Published: Jan 1, 2018
Make road safety your New Year's resolution
Roads, Maritime and Freight Minister Melinda Pavey today joined Assistant Commissioner Michael Corboy to appeal to everyone to make driving safely their number one New Year’s Resolution after 392 people sadly lost their lives on NSW roads in 2017.
This is 12 more than for 2016 and Mrs Pavey said the New Year is the perfect time for all of us to reflect on how our behaviour can affect not only ourselves, but others on the road.
“Every life lost is one too many and sadly in 2017 we lost 392. That’s 392 people lost to their friends, families and communities forever,” she said.
“Let’s not forget the thousands of people across NSW who had to face the heartache of losing someone to a road crash and the many thousands more who are learning to live with lifelong injuries from crashes.
“Since 2009, when the road toll hit 453, we were seeing a steady decline year on year but the recent spikes in the road toll have been incredibly disappointing. In 2017, as with 2016, speed was the biggest killer with 168 people losing their lives because someone was driving too fast. That is more than 40 per cent of our road toll.
“The other big killers - tired drivers, drivers who’ve had too much to drink - were again a big problem in 2017.
It is important to note that the number of vehicles registered in NSW over the past 10 years has increased by 1.2 million. The number of vehicles registered in the state increased from 5.2 million to 6.4 million from June 2008 to June this year, an increase of 24 per cent.
The state made some positive reductions in 2017. Following a major campaign, and a significant boost to pedestrian safety infrastructure, pedestrian deaths are down from 71 to 54. We have continued our focus on safer licensing systems for young drivers with the involvement of people aged 21-25 in fatal crashes down from 57 to 42.
Following significant effort by Police to enforce seatbelt wearing, deaths involving drivers and passengers who were not wearing one were down by 13 to 30.
However, unfortunately we have gone backwards in other key areas with vehicle passenger deaths up from 54 to 82, female deaths up from 97 to 118, deaths of people aged 60 to 69 up from 40 to 52 and deaths from heavy truck crashes up from 56 to 81.

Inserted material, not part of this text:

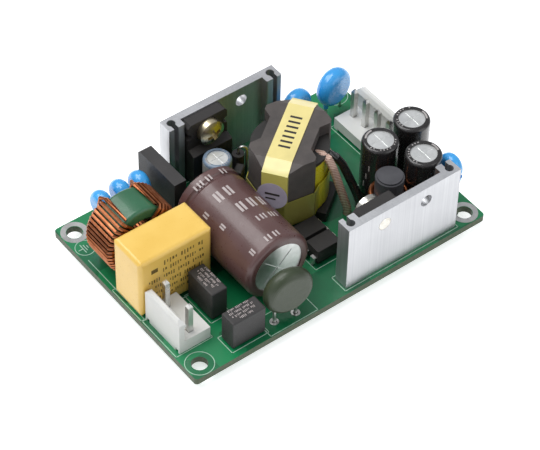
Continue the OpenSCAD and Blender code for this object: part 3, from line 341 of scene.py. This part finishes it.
# %% Shared effect: drawn metal
drawn, start, end = new_group(
    "drawn_metal",
    [("Vector", "NodeSocketVector", None), ("Colour", "NodeSocketColor", None),
     ("Shade", "NodeSocketColor", None), ("Stretch", "NodeSocketVector", (2500, 2500, 30)),
     ("Shine", "NodeSocketFloat", 0.35)],
    [("Colour", "NodeSocketColor", None), ("Roughness", "NodeSocketFloat", None),
     ("Height", "NodeSocketFloat", None)])
stretched = drawn.nodes.new("ShaderNodeVectorMath")
stretched.operation = "MULTIPLY"
drawn.links.new(start.outputs["Vector"], stretched.inputs[0])
drawn.links.new(start.outputs["Stretch"], stretched.inputs[1])
lines = noise(drawn, stretched.outputs["Vector"], 1.0, 3, 0.65)
smudge = noise(drawn, start.outputs["Vector"], 160, 3)
tone = blend_colour(drawn, ramp(drawn, lines.outputs["Fac"], 0.3, 0.7).outputs["Result"],
                    start.outputs["Colour"], start.outputs["Shade"])
drawn.links.new(tone, end.inputs["Colour"])
shine = drawn.nodes.new("ShaderNodeMath")
shine.operation = "ADD"
drawn.links.new(ramp(drawn, smudge.outputs["Fac"], 0.3, 0.7, -0.06, 0.08).outputs["Result"],
                shine.inputs[0])
drawn.links.new(start.outputs["Shine"], shine.inputs[1])
drawn.links.new(shine.outputs["Value"], end.inputs["Roughness"])
drawn.links.new(lines.outputs["Fac"], end.inputs["Height"])


def metal_finish(name, colour, shade, shine, stretch, depth=0.01):
    """A finish for bare or plated metal."""
    finish = Finish(name, colour, shine, 1.0)
    effect = finish.group(drawn, Colour=colour, Shade=shade, Shine=shine, Stretch=stretch)
    finish.join(effect.outputs["Colour"], finish.shader.inputs["Base Color"])
    finish.join(effect.outputs["Roughness"], finish.shader.inputs["Roughness"])
    finish.bump(effect.outputs["Height"], 0.4, depth * MM)
    return finish


print("group", drawn.name, "with", len(drawn.nodes), "nodes")

# %% [markdown]
# The board is glass cloth under a green lacquer. Copper under the lacquer makes broad fields a
# little lighter and raised, and where the board is cut its edge shows the plain laminate. The
# copper fields come from a Voronoi texture measured along the axes, because routed copper has
# square corners, and the edge comes from how far the surface faces up.

# %% Board lacquer
LACQUER = screen(12, 108, 66)
LACQUER_ON_COPPER = screen(20, 128, 78)
LAMINATE = screen(72, 84, 52)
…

The Government is taking action. We are investing $8 billion in upgrading the state’s roads, including recently opening the Pacific Highway Macksville bypass and the Foxground to Berry bypass.
We are also investing in regional roads with $90 million provided in the first two rounds of ‘Fixing Country Roads’ for 138 projects across Regional NSW.
Sadly, two thirds of the deaths of our roads occur in regional NSW.
We also have our $70 million Safer Roads Program and the Community Road Safety Fund, where every dollar from every speed camera fine is spent on road safety initiatives.
The Government this year launched a number of road safety education campaigns;
- Be Truck Aware, to improve safety around large trucks;
- Your Last Text, to target mobile phone driver distraction;
- Saving Lives on Country Roads, the first comprehensive road safety campaign to target country drivers
These campaigns were backed up by a number of high visibility police operations, including Operation Safe Arrival, which is targeting risky behaviours over the Christmas and New Year holiday period.
The government has been consulting with stakeholders and the community to formulate the state’s Road Safety Plan to help us reach our target of a 30 per cent reduction in deaths on NSW roads by 2021.
NSW Police Traffic & Highway Patrol Commander, Assistant Commissioner Michael Corboy, said while most drivers drive sensibly, it is the ones that don’t care who are putting everyone at risk.
“The tragedy is that nearly every one of those lives lost, was the result of a driver or rider making a bad decision.
“This year, I want everyone behind the wheel, on a bike, or crossing a road to think about what they are doing and take responsibility for their actions,” Assistant Commissioner Corboy said.